Es peor, que cuando alcanzamos por fin el 50+1, hay un 49 que no se siente representado. O que de esa minoría hay residentes esperando su turno de vacas gordas y tierra prometida. ¿Pero cómo podría existir balance en un edificio descolocado desde su base?

Constantemente se inclina, va de sur a norte, de oriente a occidente, y de derecha a izquierda según favorezca el viento.

¿Es culpa de quienes lo habitamos, o quizá de los administradores? ¿O tal vez de todos, al pensar que aquellas cuotas extraordinarias saldarán las deudas con la historia? ¿Cómo corregir las bases?, ¿con tiempo, o quizá forzando con alguna escuadra que pretenda enderezar esa columna?

Hay pisos muy bellos a los ojos de visitantes y residentes, otros no tanto, según dicen. A algunos niveles no llega la luz, mientras hay apartamentos que reciben el sol de amanecer y atardecer. También hay hambre lumínica en mi edificio descolocado.

Eventualmente algún administrador recuerda aquellos suelos olvidados.

Siento que con el paso del tiempo mi edificio se tambalea más, amenazante por derrumbarse, pero sus cimientos siguen firmes y no sé cómo.
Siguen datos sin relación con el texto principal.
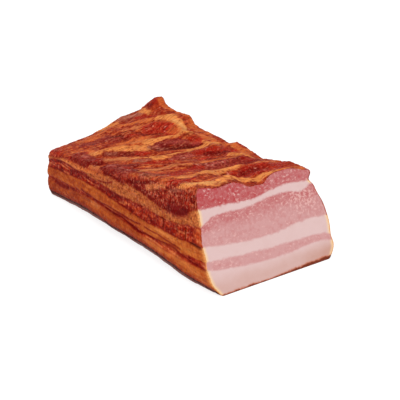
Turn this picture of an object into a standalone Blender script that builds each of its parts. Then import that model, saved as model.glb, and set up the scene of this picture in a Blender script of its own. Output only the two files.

Aunque no significa que no se desnivele y revuelque a uno que otro piso cada cierto tiempo.

Mantengo la esperanza de que este terreno en el que está situado mi edificio descolocado, fortalezca su suelo y permita que aunque haya hambre, cada vez menos residentes mueran de inanición teniendo neveras llenas. “Pero ese es un horizonte demasiado largo”, dijo alguien una vez.